NEW YORK — Ethics may soon be added to the list of responsibilities carried out by chief compliance officers at mutual fund companies.
But some industry experts debate whether CCOs are in the best position to address ethics questions or whether fund companies should create chief ethics officers.
"It appears there are two schools of thought on that," said Diane E. Ambler, a Washington-based partner with the law firm Kirkpatrick & Lockhart Nicholson Graham LLP, Pittsburgh.
"Compliance and ethics do work hand in hand, but they are different," said Ms. Ambler, a contributor to the Chicago-based American Bar Association's Fund Directors' Guidebook.

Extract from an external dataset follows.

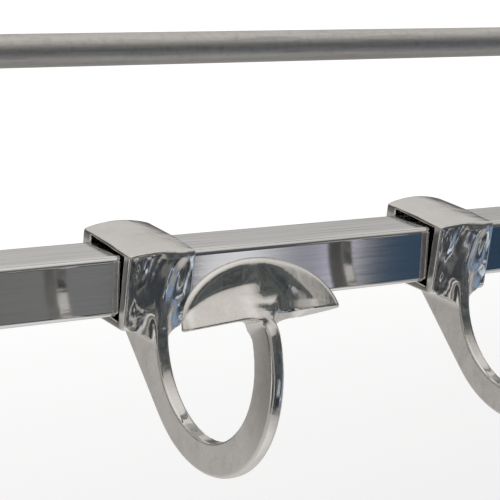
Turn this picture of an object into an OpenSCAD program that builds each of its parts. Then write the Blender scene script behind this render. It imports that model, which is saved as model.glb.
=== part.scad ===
// Wall hook rack: a polished square bar carrying loose cast hooks that slide
// along it, with a round tube rail above, held off the wall by two end brackets.
// Frame: X runs along the bar, +Y points into the wall, +Z is up.
// The origin is the centre of the four wall screw holes, on the wall face.

/* [Bar and rail] */
// Outside size of the square bar
bar_size = 25; // [24:0.5:26]
// Wall thickness of the square bar tube
bar_wall = 2; // [1.5:0.5:3]
// Outside corner radius of the square bar
bar_corner = 2.5; // [1.5:0.5:3]
// Diameter of the round rail tube
rail_d = 12.7; // [12:0.1:14]
// Wall thickness of the round rail tube
rail_wall = 1.5; // [1:0.25:2.5]
// Height of the rail axis above the bar axis
rail_rise = 92.5; // [85:0.5:110]
// Distance of the bar and rail axes from the wall
stand_off = 60; // [50:1:80]

/* [Brackets] */
// Distance between the centre lines of the two brackets
bracket_span = 764; // [740:2:900]
// Width of a wall plate
plate_w = 40; // [36:1:50]
// Height of a wall plate
plate_h = 146; // [142:1:180]
// Thickness of a wall plate
plate_t = 5; // [4:0.5:8]
// Corner radius of a wall plate
plate_r = 8; // [4:1:12]
// Height between the two wall screw holes of one plate
hole_pitch = 46; // [40:1:50]
// Diameter of a wall screw hole
hole_d = 5.5; // [4.5:0.5:6.5]
// Outside size of the square bar socket
socket_size = 36; // [34:1:42]
// Length of each socket along the bar
socket_len = 30; // [26:1:36]
// Depth that the bar or rail enters its socket
socket_depth = 22; // [16:1:22]
// Outside diameter of the round rail socket
rail_socket_d = 23; // [20:1:28]
// Diameter of the arm that carries the bar socket
bar_arm_d = 20; // [16:1:24]
// Diameter of the arm that carries the rail socket
rail_arm_d = 16; // [13:1:18]

/* [Hooks] */
// Resting distance between neighbouring hooks
hook_pitch = 155; // [150:1:160]
// Width of the sliding sleeve along the bar
sleeve_w = 31; // [28:0.5:34]
// Forward lean of the resting sleeve, in degrees
sleeve_lean = 3.2; // [2.5:0.1:3.6]
// Free height inside the sleeve
sleeve_in_h = 27.1; // [27:0.1:28.5]
// Free depth inside the sleeve
sleeve_in_d = 28.4; // [28:0.1:30]
// Thickness of the sleeve's top wall
sleeve_top = 2.6; // [2.2:0.1:4]
// Thickness of the sleeve's bottom wall at its front edge
sleeve_bottom = 2.8; // [2.6:0.1:4]
// Thickness of the sleeve's front wall at its top edge
sleeve_front = 4.8; // [3:0.1:5]
// Thickness of the sleeve's back wall
sleeve_back = 5.4; // [3:0.1:6]
// Radius of the hole inside the hook ring
ring_in_r = 35.3; // [33:0.1:36]
// Outside radius of the hook ring
ring_out_r = 47.4; // [46:0.1:49]
// Thickness of the hook ring along the bar
ring_t = 5.8; // [4:0.1:8]
// Distance of the ring centre in front of the bar axis
ring_fwd = 57.5; // [56:0.5:60]
// Drop of the ring centre below the bar axis
ring_drop = 13; // [12:0.5:15]
// Half width of the half-moon end plate
moon_hw = 34; // [30:0.5:36]
// Height of the half-moon end plate
moon_h = 24; // [21:0.5:26]
// Backward lean of the half-moon end plate, in degrees
moon_lean = 27.4; // [24:0.2:32]
// Thickness of the half-moon end plate at its middle
moon_t = 6; // [5:0.5:7]

/* [Hidden] */

bar_z = -rail_rise / 2;
rail_z = rail_rise / 2;
axis_y = -stand_off;
half_span = bracket_span / 2;
socket_in = half_span - socket_len / 2;   // inner face of each socket
tube_len = 2 * (socket_in + socket_depth);
fit = 0.1;                                // slip clearance of the tubes in their sockets
screw_r = 3;                              // M6 arm screw
arm_thread_len = 16;
grub_r = 2.5;                             // M5 grub screw
$fn = 64;

// rounded rectangle, w along the first axis and h along the second
module round_rect(w, h, r) {
  union() {
    square([w - 2 * r, h], center = true);
    square([w, h - 2 * r], center = true);
    for (sx = [-1, 1], sy = [-1, 1])
      translate([sx * (w / 2 - r), sy * (h / 2 - r)]) circle(r = r);
  }
}

// carries a profile drawn in (forward, up) to run along the bar, centred on x = 0
module along_bar(len) {
  rotate([90, 0, -90]) translate([0, 0, -len / 2]) linear_extrude(height = len) children();
}

// ---------- wall plates ----------
module wall_plate(side) {
  color("silver")
  translate([side * half_span, 0, 0])
  difference() {
    rotate([90, 0, 0]) linear_extrude(height = plate_t) round_rect(plate_w, plate_h, plate_r);
    // wall screw holes, countersunk from the front
    for (s = [-1, 1]) translate([0, 0, s * hole_pitch / 2]) rotate([90, 0, 0]) {
      translate([0, 0, -1]) cylinder(d = hole_d, h = plate_t + 2);
      translate([0, 0, plate_t - 2.5]) cylinder(d1 = hole_d, d2 = hole_d + 5.2, h = 2.6);
    }
    // arm screw holes, countersunk from the wall side
    for (z = [bar_z, rail_z]) translate([0, 0, z]) rotate([90, 0, 0]) {
      translate([0, 0, -1]) cylinder(r = screw_r + fit, h = plate_t + 2);
      translate([0, 0, -0.1]) cylinder(r1 = screw_r + 3.1, r2 = screw_r + fit, h = 3.2);
    }
  }
}

// ---------- bar sockets ----------
module bar_socket(side) {
  color("silver")
  difference() {
    union() {
      translate([side * half_span, axis_y, bar_z]) along_bar(socket_len)
        round_rect(socket_size, socket_size, 5);
      translate([side * half_span, -plate_t, bar_z]) rotate([90, 0, 0])
        cylinder(d = bar_arm_d, h = stand_off - plate_t - socket_size / 2 + 1);
    }
    // pocket for the square bar
    translate([side * (socket_in + socket_depth / 2 - 1), axis_y, bar_z])
      along_bar(socket_depth + 2.1) round_rect(bar_size + 2 * fit, bar_size + 2 * fit, bar_corner + fit);
    // thread for the arm screw
    translate([side * half_span, -plate_t + 1, bar_z]) rotate([90, 0, 0])
      cylinder(r = screw_r + fit, h = arm_thread_len + 1);
    // thread for the grub screw
    translate([side * (socket_in + 9), axis_y, bar_z - socket_size / 2 - 1])
      cylinder(r = grub_r + fit, h = (socket_size - bar_size) / 2 + 2);
  }
}

// ---------- rail sockets ----------
module rail_socket(side) {
  color("silver")
  difference() {
    union() {
      translate([side * half_span, axis_y, rail_z]) rotate([0, 90, 0])
        cylinder(d = rail_socket_d, h = socket_len, center = true);
      translate([side * half_span, -plate_t, rail_z]) rotate([90, 0, 0])
        cylinder(d = rail_arm_d, h = stand_off - plate_t);
    }
    // pocket for the round rail
    translate([side * (socket_in + socket_depth / 2 - 1), axis_y, rail_z]) rotate([0, 90, 0])
      cylinder(d = rail_d + 2 * fit, h = socket_depth + 2.1, center = true);
    translate([side * half_span, -plate_t + 1, rail_z]) rotate([90, 0, 0])
      cylinder(r = screw_r + fit, h = arm_thread_len + 1);
    translate([side * (socket_in + 9), axis_y, rail_z - rail_socket_d / 2 - 1])
      cylinder(r = grub_r + fit, h = (rail_socket_d - rail_d) / 2 + 2);
  }
}

// ---------- bar and rail ----------
module square_bar() {
  color([0.80, 0.80, 0.83])
  translate([0, axis_y, bar_z]) along_bar(tube_len)
    difference() {
      round_rect(bar_size, bar_size, bar_corner);
      round_rect(bar_size - 2 * bar_wall, bar_size - 2 * bar_wall, 1);
    }
}

module round_rail() {
  color([0.60, 0.60, 0.62])
  translate([0, axis_y, rail_z]) rotate([0, 90, 0])
    difference() {
      cylinder(d = rail_d, h = tube_len, center = true);
      cylinder(d = rail_d - 2 * rail_wall, h = tube_len + 2, center = true);
    }
}

// ---------- screws ----------
module grub_screw(side, z, outer) {
  // outer: distance from the axis to the socket's underside; the tip bears on the tube
  color([0.35, 0.35, 0.37])
  translate([side * (socket_in + 9), axis_y, z])
    difference() {
      translate([0, 0, -outer + 0.6]) cylinder(r = grub_r, h = 5);
      translate([0, 0, -outer - 0.1]) cylinder(r = 1.45, h = 2.8, $fn = 6);
    }
}
module bar_grub_screw(side) { grub_screw(side, bar_z, bar_size / 2 + 5.6); }
module rail_grub_screw(side) { grub_screw(side, rail_z, rail_d / 2 + 5.6); }

// two countersunk screws of one bracket, driven from the wall side into the arms
module arm_screws(side) {
  color([0.62, 0.62, 0.64])
  for (z = [bar_z, rail_z]) translate([side * half_span, 0, z]) rotate([90, 0, 0])
    difference() {
      union() {
        translate([0, 0, 0.2]) cylinder(r1 = screw_r + 2.7, r2 = screw_r, h = 2.7);
        translate([0, 0, 0.2]) cylinder(r = screw_r, h = arm_thread_len + plate_t - 2);
      }
      translate([0, 0, -0.1]) cylinder(r = 2.1, h = 2.4, $fn = 6);
    }
}

// ---------- hooks ----------
// The hook is drawn about the bar axis: u is forward from the axis and v is up.
lean = sleeve_lean;
// closest approach kept between the sleeve and the bar
sleeve_gap = 0.35;
// lower front inner corner of the sleeve, set off the bar's faces
sin_u = bar_size / 2 + sleeve_gap;
sin_v = -bar_size / 2 - sleeve_gap - bar_size * sin(lean);
in_fb = [sin_u, sin_v];
du = [sin(lean), cos(lean)];   // up along the leaning front wall
dv = [-cos(lean), sin(lean)];  // back along the leaning floor
function add(a, b) = [a[0] + b[0], a[1] + b[1]];
function mul(a, k) = [a[0] * k, a[1] * k];
in_ft = add(in_fb, mul(du, sleeve_in_h));
in_bb = add(in_fb, mul(dv, sleeve_in_d));
in_bt = add(in_ft, mul(dv, sleeve_in_d));
out_fb = add(add(in_fb, mul(dv, -sleeve_front - 0.6)), mul(du, -sleeve_bottom));
out_ft = add(add(in_ft, mul(dv, -sleeve_front)), mul(du, sleeve_top));
out_bb = [in_bb[0] - sleeve_back, out_fb[1]];
out_bt = add(add(in_bt, mul(dv, sleeve_back)), mul(du, sleeve_top));

// the tangent web line leaves the ring at this angle and meets the sleeve's floor
web_ang = 311.2;
web_tan = [ring_fwd - ring_out_r * cos(web_ang), -ring_drop + ring_out_r * sin(web_ang)];
moon_base_ang = 32;
moon_base_r = 43.2;
moon_u = ring_fwd + moon_base_r * cos(moon_base_ang);
moon_v = -ring_drop + moon_base_r * sin(moon_base_ang);
dome_r = (moon_hw * moon_hw + 9) / 6;

// flat outline of ring, web and stem in (u, v)
module ring_outline() {
  difference() {
    union() {
      translate([ring_fwd, -ring_drop]) circle(r = ring_out_r, $fn = 160);
      polygon([web_tan, [ring_fwd, -ring_drop], [ring_fwd - 34, 0], in_fb, [in_fb[0], out_fb[1] + 1],
               [-8.6, out_fb[1] + 2.2], [-8.6, -17.2]]);
    }
    translate([ring_fwd, -ring_drop]) circle(r = ring_in_r, $fn = 160);
    // mouth of the hook, open above the ring between the sleeve and the half-moon
    polygon([[ring_fwd, -ring_drop], [ring_fwd - 38, -ring_drop + 6.5], [ring_fwd - 38, 60],
             [moon_u + 24, 60], [moon_u + 4, moon_v + 3]]);
  }
}

// half-moon outline, flat side down
module moon_outline() {
  polygon([for (i = [0 : 40]) [moon_hw * cos(i * 4.5), moon_h * sin(i * 4.5)]]);
}

module half_moon() {
  translate([0, -moon_u, moon_v]) rotate([90 - moon_lean, 0, 0])
    intersection() {
      translate([0, 0, -moon_t / 2]) linear_extrude(height = moon_t) moon_outline();
      translate([0, 6, moon_t / 2 - dome_r]) sphere(r = dome_r, $fn = 128);
    }
}

module hook(i) {
  color([0.72, 0.71, 0.69])
  translate([(i - 3) * hook_pitch, axis_y, bar_z]) {
    difference() {
      union() {
        along_bar(sleeve_w) polygon([out_fb, out_ft, out_bt, out_bb]);
        along_bar(ring_t) ring_outline();
        // crest that carries the ring's inner edge up the front wall
        along_bar(ring_t + 4) polygon([[out_fb[0] - 1, -16], [ring_fwd - ring_in_r, -14],
                                       [ring_fwd - ring_in_r - 0.4, -4], [out_ft[0] - 0.5, 11], [out_fb[0] - 1, 11]]);
        // flared root under the sleeve, fading into the flat web
        difference() {
          translate([-sleeve_w / 2, -16, -30]) cube([sleeve_w, 18, 14]);
          for (s = [-1, 1]) translate([s * (sleeve_w / 2 + 0.2), 10, -30.2]) rotate([90, 0, 0])
            cylinder(r = sleeve_w / 2 - ring_t / 2, h = 40, $fn = 64);
          along_bar(sleeve_w + 2) polygon([[-3, -17], web_tan, [-3, -60]]);
        }
        half_moon();
      }
      along_bar(sleeve_w + 2) polygon([in_fb, in_ft, in_bt, in_bb]);
    }
  }
}
module hook_1() { hook(1); }
module hook_2() { hook(2); }
module hook_3() { hook(3); }
module hook_4() { hook(4); }
module hook_5() { hook(5); }

wall_plate(-1);  // wall_plate_left
wall_plate(1);  // wall_plate_right
bar_socket(-1);  // bar_socket_left
bar_socket(1);  // bar_socket_right
rail_socket(-1);  // rail_socket_left
rail_socket(1);  // rail_socket_right
square_bar();
round_rail();
bar_grub_screw(-1);  // bar_grub_screw_left
bar_grub_screw(1);  // bar_grub_screw_right
rail_grub_screw(-1);  // rail_grub_screw_left
rail_grub_screw(1);  // rail_grub_screw_right
arm_screws(-1);  // arm_screws_left
arm_screws(1);  // arm_screws_right
hook_1();
hook_2();
hook_3();
hook_4();
hook_5();
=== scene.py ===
import math

import bpy
import numpy as np
from mathutils import Matrix, Vector


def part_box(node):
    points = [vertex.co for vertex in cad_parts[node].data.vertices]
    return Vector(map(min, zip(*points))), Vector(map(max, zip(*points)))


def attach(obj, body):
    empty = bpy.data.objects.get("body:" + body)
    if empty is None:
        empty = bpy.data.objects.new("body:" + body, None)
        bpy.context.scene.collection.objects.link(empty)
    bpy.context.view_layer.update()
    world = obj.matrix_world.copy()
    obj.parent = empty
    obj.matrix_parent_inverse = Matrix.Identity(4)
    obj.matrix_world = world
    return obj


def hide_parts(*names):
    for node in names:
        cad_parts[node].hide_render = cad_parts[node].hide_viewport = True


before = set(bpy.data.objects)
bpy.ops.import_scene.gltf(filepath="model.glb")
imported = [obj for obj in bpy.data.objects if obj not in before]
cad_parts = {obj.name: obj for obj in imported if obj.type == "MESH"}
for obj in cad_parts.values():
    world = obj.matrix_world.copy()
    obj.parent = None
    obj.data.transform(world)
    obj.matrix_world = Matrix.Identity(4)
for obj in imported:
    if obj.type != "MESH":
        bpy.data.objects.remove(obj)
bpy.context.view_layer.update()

MM = 0.001
scene = bpy.context.scene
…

Compliance deals with rules and regulations, said Keith Darcy, acting executive director of the Ethics Officer Association in Waltham, Mass. Getting compliance officers to think about an abstract concept such as ethics may be difficult, he said.
That doesn't mean it can't be done, some industry experts say.
At an Investment Company Institute meeting in Palm Springs, Calif., last month, Hal Liebes, a New York-based CCO with AMVESCAP PLC of London, told an ethics panel that he was responsible for creating a forum for employees at his company to discuss ethical issues. AMVESCAP is the parent company of Houston-based fund manager AIM Management Group Inc.
Mr. Liebes said it is important to communicate that the rules employees are expected to follow create "the floor of behavior." Behaving ethically involves going beyond what the rules require, he added.